* **Source data**:

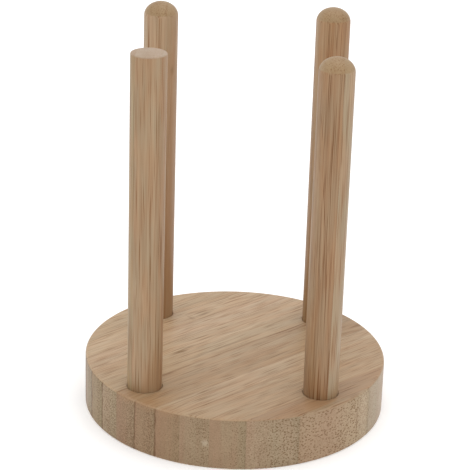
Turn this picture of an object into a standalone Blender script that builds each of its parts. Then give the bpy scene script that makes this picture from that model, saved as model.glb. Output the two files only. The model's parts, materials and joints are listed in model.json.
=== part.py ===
"""Cup stand: a round base of laminated bamboo with four upright posts that push into it.

Run it with blender --background --python part.py, or from Blender's text editor.
Metres, +Z up. The origin is the centre of the base's underside. The front is -Y.
"""

import math
from collections import namedtuple

import bmesh
import bpy
from mathutils import Matrix, Vector

MM = 0.001

# Base: a disc turned from a board of full-height staves, glued face to face.
BASE_RADIUS = 60 * MM
BASE_THICKNESS = 21 * MM
TOP_EDGE_RADIUS = 1.0 * MM
BOTTOM_EDGE_RADIUS = 0.8 * MM
GRAIN_ANGLE = math.radians(44.0)
# Where each glue joint crosses the base, measured square to the grain from the
# centre, from back left to front right. The strips are sawn about 10 mm thick.
STAVE_JOINTS = [
    offset * MM
    for offset in (-51.7, -41.8, -31.9, -22.0, -11.7, -1.6, 8.6, 18.0, 27.7, 37.4, 47.2, 57.0)
]

# Posts: four dowels from one dowel pattern, domed at one end and flat at the other.
POST_RADIUS = 6.75 * MM
POST_CIRCLE_RADIUS = 48 * MM
POST_STAND_HEIGHT = 134.2 * MM
DOME_HEIGHT = 5.5 * MM
FLAT_END_CHAMFER = 0.4 * MM

# Sockets: blind holes that hold the posts by friction.
SOCKET_DEPTH = 16 * MM
SOCKET_MOUTH_CHAMFER = 0.3 * MM

# Clearances between solids that touch on the real object.
FIT_GAP = 0.3 * MM
GLUE_GAP = 0.3 * MM

BASE_SEGMENTS = 160
POST_SEGMENTS = 40
EDGE_STEPS = 3
DOME_STEPS = 7
CUTTER_OVERSHOOT = 1 * MM
SHARP_ANGLE = math.radians(30)
MERGE_DISTANCE = 0.001 * MM

STAVE_COLORS = ((0.40, 0.275, 0.16), (0.38, 0.265, 0.155), (0.42, 0.285, 0.165))
POST_COLORS = ((0.33, 0.22, 0.12), (0.35, 0.24, 0.14), (0.31, 0.20, 0.105))
ROUGHNESS = 0.5

# A post's glue joints are planes along the dowel: strip_angle is the direction square
# to them, seen from above, and strip_joints are their distances from the dowel's axis.
# shortfall is how much lower than the other posts this one stands.
Post = namedtuple("Post", "name angle dome_up shortfall strip_angle strip_joints")
POSTS = (
    Post("front_left_post", 225, False, 0.9 * MM, 0, (-4.6 * MM, 4.9 * MM)),
    Post("front_right_post", 315, True, 0.0, 0, (2.6 * MM,)),
    Post("back_right_post", 45, True, 0.0, 90, (-2.0 * MM,)),
    Post("back_left_post", 135, True, 0.0, 0, (2.8 * MM,)),
)


def clear_scene():
    for obj in list(bpy.data.objects):
        bpy.data.objects.remove(obj, do_unlink=True)


def plane_direction(angle):
    """Unit vector in the XY plane at this angle from +X."""
    return Vector((math.cos(angle), math.sin(angle), 0.0))


def post_centre(post):
    """Where a post's axis meets the base's underside."""
    return plane_direction(math.radians(post.angle)) * POST_CIRCLE_RADIUS


def add_object(name, mesh, location=(0.0, 0.0, 0.0), parent=None):
    obj = bpy.data.objects.new(name, mesh)
    obj.location = location
    obj.parent = parent
    bpy.context.scene.collection.objects.link(obj)
    return obj


def wood_material(name, color):
    material = bpy.data.materials.new(name)
    material.use_nodes = True
    shader = material.node_tree.nodes["Principled BSDF"]
    shader.inputs["Base Color"].default_value = (*color, 1.0)
    shader.inputs["Roughness"].default_value = ROUGHNESS
    shader.inputs["Metallic"].default_value = 0.0
    return material


def turned_mesh(name, profile, segments):
    """Turn a profile of (radius, height) points about Z; both its ends lie on the axis."""
    shape = bmesh.new()
    points = [shape.verts.new((radius, 0.0, height)) for radius, height in profile]
    edges = [shape.edges.new(pair) for pair in zip(points, points[1:])]
    bmesh.ops.spin(
        shape,
        geom=points + edges,
        axis=(0.0, 0.0, 1.0),
        cent=(0.0, 0.0, 0.0),
        angle=math.tau,
        steps=segments,
        use_duplicate=False,
    )
    bmesh.ops.remove_doubles(shape, verts=shape.verts, dist=MERGE_DISTANCE)
    bmesh.ops.recalc_face_normals(shape, faces=shape.faces)
    mesh = bpy.data.meshes.new(name)
    shape.to_mesh(mesh)
    shape.free()
    mesh.shade_smooth()
    mesh.set_sharp_from_angle(angle=SHARP_ANGLE)
    return mesh


def arc_points(centre_radius, centre_height, radius, start, end, steps):
    """Points of a profile along an arc; the angles are in degrees from the outward direction."""
    points = []
    for step in range(steps + 1):
        angle = math.radians(start + (end - start) * step / steps)
        points.append((
            centre_radius + radius * math.cos(angle),
            centre_height + radius * math.sin(angle),
        ))
    return points


def base_profile():
    lower_edge = arc_points(
        BASE_RADIUS - BOTTOM_EDGE_RADIUS, BOTTOM_EDGE_RADIUS, BOTTOM_EDGE_RADIUS, -90, 0, EDGE_STEPS)
    upper_edge = arc_points(
        BASE_RADIUS - TOP_EDGE_RADIUS, BASE_THICKNESS - TOP_EDGE_RADIUS, TOP_EDGE_RADIUS,
        0, 90, EDGE_STEPS)
    return [(0.0, 0.0), *lower_edge, *upper_edge, (0.0, BASE_THICKNESS)]


def post_profile(length, dome_up):
    """Dowel from height 0 to length, with a half ellipse for its domed end."""
    dome = []
    for step in range(DOME_STEPS):
        angle = math.pi / 2 * step / DOME_STEPS
        height = length - DOME_HEIGHT + DOME_HEIGHT * math.sin(angle)
        dome.append((POST_RADIUS * math.cos(angle), height))
    profile = [
        (0.0, 0.0),
        (POST_RADIUS - FLAT_END_CHAMFER, 0.0),
        (POST_RADIUS, FLAT_END_CHAMFER),
        *dome,
        (0.0, length),
    ]
    if dome_up:
        return profile
    return [(radius, length - height) for radius, height in reversed(profile)]


def make_cutter(obj):
    obj.hide_render = True
    obj.display_type = "WIRE"
    return obj


def add_boolean(obj, cutter, operation):
    modifier = obj.modifiers.new(cutter.name, "BOOLEAN")
    modifier.operation = operation
    modifier.solver = "EXACT"
    modifier.object = cutter


def add_slab_cutter(name, angle, low, high, reach, height, parent=None):
    """Box that keeps what lies between two planes square to the direction at this angle."""
    size = Matrix.Diagonal((high - low, 2 * reach, height + 2 * CUTTER_OVERSHOOT, 1.0))
    middle = Matrix.Translation(((low + high) / 2, 0.0, height / 2))
    shape = bmesh.new()
    bmesh.ops.create_cube(shape, size=1.0, matrix=Matrix.Rotation(angle, 4, "Z") @ middle @ size)
    mesh = bpy.data.meshes.new(name)
    shape.to_mesh(mesh)
    shape.free()
    return make_cutter(add_object(name, mesh, parent=parent))


def strip_bounds(joints, reach):
    """Low and high faces of the strips that these glue joints leave, with the glue gap taken off."""
    edges = [-reach, *joints, reach]
    return [(low + GLUE_GAP / 2, high - GLUE_GAP / 2) for low, high in zip(edges, edges[1:])]


def add_socket_cutters():
    """One cutter for each blind hole, its mouth widening past the base's top face."""
    radius = POST_RADIUS + FIT_GAP
    floor = BASE_THICKNESS - SOCKET_DEPTH
    profile = [
        (0.0, floor),
        (radius, floor),
        (radius, BASE_THICKNESS - SOCKET_MOUTH_CHAMFER),
        (radius + SOCKET_MOUTH_CHAMFER + CUTTER_OVERSHOOT, BASE_THICKNESS + CUTTER_OVERSHOOT),
        (0.0, BASE_THICKNESS + CUTTER_OVERSHOOT),
    ]
    mesh = turned_mesh("socket_cutter", profile, POST_SEGMENTS)
    cutters = {}
    for post in POSTS:
        cutter = add_object(f"{post.name}_socket_cutter", mesh, location=post_centre(post))
        cutters[post.name] = make_cutter(cutter)
    return cutters


def add_base():
    """Staves of the base, numbered from back left to front right."""
    across_grain = GRAIN_ANGLE - math.pi / 2
    disc = turned_mesh("base_disc", base_profile(), BASE_SEGMENTS)
    sockets = add_socket_cutters()
    mouth_radius = POST_RADIUS + FIT_GAP + SOCKET_MOUTH_CHAMFER
    bounds = strip_bounds(STAVE_JOINTS, BASE_RADIUS + CUTTER_OVERSHOOT)
    for number, (low, high) in enumerate(bounds, start=1):
        name = f"base_stave_{number:02d}"
        stave = add_object(name, disc.copy())
        reach = BASE_RADIUS + CUTTER_OVERSHOOT
        slab = add_slab_cutter(f"{name}_slab", across_grain, low, high, reach, BASE_THICKNESS)
        add_boolean(stave, slab, "INTERSECT")
        for post in POSTS:
            offset = post_centre(post).dot(plane_direction(across_grain))
            if low - mouth_radius < offset < high + mouth_radius:
                add_boolean(stave, sockets[post.name], "DIFFERENCE")
        color = STAVE_COLORS[number % len(STAVE_COLORS)]
        stave.data.materials.append(wood_material(f"{name}_bamboo", color))


def add_post(post):
    """Strips of one post, under an empty that stands on the post's axis at its foot."""
    foot = BASE_THICKNESS - SOCKET_DEPTH + FIT_GAP
    length = BASE_THICKNESS + POST_STAND_HEIGHT - post.shortfall - foot
    axis = add_object(post.name, None, location=post_centre(post) + Vector((0.0, 0.0, foot)))
    dowel = turned_mesh(f"{post.name}_dowel", post_profile(length, post.dome_up), POST_SEGMENTS)
    reach = POST_RADIUS + CUTTER_OVERSHOOT
    angle = math.radians(post.strip_angle)
    for number, (low, high) in enumerate(strip_bounds(post.strip_joints, reach), start=1):
        name = f"{post.name}_strip_{number}"
        strip = add_object(name, dowel.copy(), parent=axis)
        slab = add_slab_cutter(f"{name}_slab", angle, low, high, reach, length, parent=axis)
        add_boolean(strip, slab, "INTERSECT")
        color = POST_COLORS[number % len(POST_COLORS)]
        strip.data.materials.append(wood_material(f"{name}_bamboo", color))


def main():
    clear_scene()
    add_base()
    for post in POSTS:
        add_post(post)


main()
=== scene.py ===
import json
import math
from collections import namedtuple

import bmesh
import bpy
from mathutils import Matrix, Vector


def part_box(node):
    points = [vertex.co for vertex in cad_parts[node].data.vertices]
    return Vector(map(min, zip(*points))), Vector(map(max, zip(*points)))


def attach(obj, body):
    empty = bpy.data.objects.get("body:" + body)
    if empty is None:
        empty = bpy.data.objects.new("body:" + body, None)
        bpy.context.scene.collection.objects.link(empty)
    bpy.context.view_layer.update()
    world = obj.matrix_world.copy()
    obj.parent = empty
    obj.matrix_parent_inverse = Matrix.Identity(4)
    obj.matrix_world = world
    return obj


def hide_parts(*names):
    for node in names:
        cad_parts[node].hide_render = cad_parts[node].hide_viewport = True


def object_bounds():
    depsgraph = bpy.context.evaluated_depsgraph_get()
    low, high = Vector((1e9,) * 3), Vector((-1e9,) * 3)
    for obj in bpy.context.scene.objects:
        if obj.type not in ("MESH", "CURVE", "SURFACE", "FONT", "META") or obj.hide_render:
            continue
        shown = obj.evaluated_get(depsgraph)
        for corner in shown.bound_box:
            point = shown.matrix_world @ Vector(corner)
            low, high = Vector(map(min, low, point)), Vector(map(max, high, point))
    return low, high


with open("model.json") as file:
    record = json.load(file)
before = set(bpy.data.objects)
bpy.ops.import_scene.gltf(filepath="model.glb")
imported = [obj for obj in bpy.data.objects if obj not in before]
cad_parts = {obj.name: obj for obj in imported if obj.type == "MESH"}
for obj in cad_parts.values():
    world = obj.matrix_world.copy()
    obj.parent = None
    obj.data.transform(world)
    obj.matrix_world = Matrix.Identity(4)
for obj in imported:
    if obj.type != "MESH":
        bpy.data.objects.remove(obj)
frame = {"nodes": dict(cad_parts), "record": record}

# Cup stand: a round base of laminated bamboo with four upright posts that push into it.
# Each strip of bamboo is one piece that replaces its CAD node. Its pattern is solid: it depends
# on where a point lies in the strip at rest, so every face shows a cut through the same wood.

cad_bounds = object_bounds()

MM = 0.001

# ---------------------------------------------------------------- dimensions
BODY_NODES = frame["record"]["behaviour"]["bodies"]
BASE_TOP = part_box("base_stave_07")[1].z
BASE_RADIUS = cad_bounds[1].x
GRAIN_ANGLE = math.radians(44.0)
TOP_EDGE_RADIUS = 1.0 * MM
BOTTOM_EDGE_RADIUS = 0.8 * MM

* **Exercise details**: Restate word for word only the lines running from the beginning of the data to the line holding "SOCKET_MOUTH_CHAMFER = 0.3 * MM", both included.

* **Output of the exercise**:
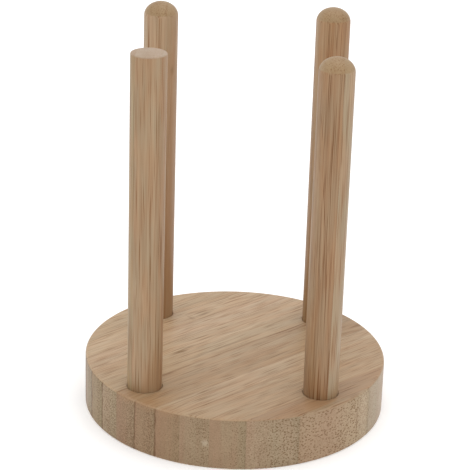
Turn this picture of an object into a standalone Blender script that builds each of its parts. Then give the bpy scene script that makes this picture from that model, saved as model.glb. Output the two files only. The model's parts, materials and joints are listed in model.json.
=== part.py ===
"""Cup stand: a round base of laminated bamboo with four upright posts that push into it.

Run it with blender --background --python part.py, or from Blender's text editor.
Metres, +Z up. The origin is the centre of the base's underside. The front is -Y.
"""

import math
from collections import namedtuple

import bmesh
import bpy
from mathutils import Matrix, Vector

MM = 0.001

# Base: a disc turned from a board of full-height staves, glued face to face.
BASE_RADIUS = 60 * MM
BASE_THICKNESS = 21 * MM
TOP_EDGE_RADIUS = 1.0 * MM
BOTTOM_EDGE_RADIUS = 0.8 * MM
GRAIN_ANGLE = math.radians(44.0)
# Where each glue joint crosses the base, measured square to the grain from the
# centre, from back left to front right. The strips are sawn about 10 mm thick.
STAVE_JOINTS = [
    offset * MM
    for offset in (-51.7, -41.8, -31.9, -22.0, -11.7, -1.6, 8.6, 18.0, 27.7, 37.4, 47.2, 57.0)
]

# Posts: four dowels from one dowel pattern, domed at one end and flat at the other.
POST_RADIUS = 6.75 * MM
POST_CIRCLE_RADIUS = 48 * MM
POST_STAND_HEIGHT = 134.2 * MM
DOME_HEIGHT = 5.5 * MM
FLAT_END_CHAMFER = 0.4 * MM

# Sockets: blind holes that hold the posts by friction.
SOCKET_DEPTH = 16 * MM
SOCKET_MOUTH_CHAMFER = 0.3 * MM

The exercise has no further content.